In its annual collection of statistics “Education at a Glance,” OECD ranks educational attainment using data from 30 post-industrial countries. “There are 24 OECD countries compared in this table, where the U.S. graduation rate is indicated at 56 percent within six years of entry to higher education, the second lowest among the 24 countries,” Adelman’s report notes.

OECD fails to acknowledge the impact of population shifts. The U.S. overall is producing more degrees each year, but degree attainment, as a percentage of the population, is flat because of a population boom in recent years, led by Latinos and immigrants.

Countries that produce more degrees but experience a decline in population can claim to have a higher percentage of educated residents.

 “We are producing more degrees than ever before among minorities and in general but the problem is the underlying population is growing faster or at least as fast,” King said. “The problem is we haven’t been able to get ahead of our progress.”
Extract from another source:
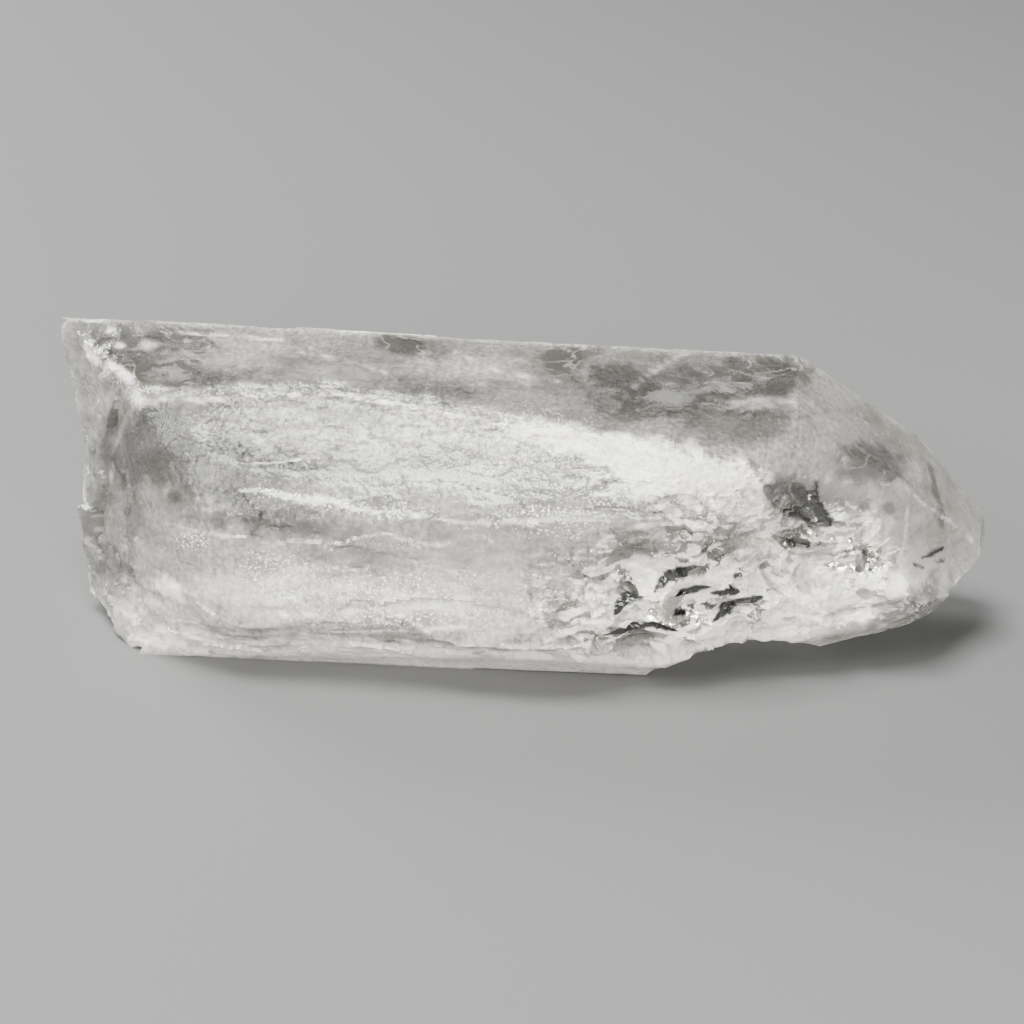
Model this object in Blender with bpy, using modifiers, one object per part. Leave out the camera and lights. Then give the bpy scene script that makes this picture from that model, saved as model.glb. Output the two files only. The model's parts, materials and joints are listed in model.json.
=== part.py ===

A better measure, in terms of informing policy, involves a query into the quality of degrees Americans are earning, the level of inclusion and success of under-represented groups in higher education, and the flexibility of the system to support different types of students, Adelman said.

An associate degree in the United States is not the same as in other nations like Canada. In the OECD report, for example, Canada registered an increase in degree production at the associate’s level, elevating its position on the table. But Canadians count short-term certificates in the same category of the two-year degree while the U.S. doesn’t. Nevertheless, Canada was at the top of associate degree-producing countries in the world.

“Canadians will tell you it’s a bit inflated,” said King of ACE, whose office has researched the story behind the numbers of OECD’s top-ranked countries for educational attainment. “In Canada if you went to a one-week Microsoft software training class and received a certificate, you might count that. Our guesstimate is that the Canadian rate is probably inflated by 5 or 6 percent.”

Adelman credits OCED for its “valiant attempts” to create an international standard and for collecting the information, but he said, “accurate measures depend on each countries’ ministry observing the rules,” something that hasn’t happened.  

The negative reports about U.S. higher education has influenced domestic goals and pushed the need for education reform.

President Barack Obama’s goal of “having the highest proportion of college graduates in the world” by 2020, still stands and looking at international rankings may humble the U.S. enough to examine and imitate best practices around the globe, King said. 

The United States has been traditionally too “self-reverential” when it comes to evaluating the quality of domestic policies, she said. 

“This is an opportunity to look outside our borders for other models and better ways of doing things,” she said. “I think people can use OECD as a point of departure to look deeper into countries and get into a rich level of details one country at a time.”

Adelman said the U.S. can learn much from Europe and Asia but will do well to measure its own performance by comparing one generation against the next.

“Anyone can put numbers on a board,” he said. “You don’t pay attention to sports rankings, you pay attention to what’s going on for you.”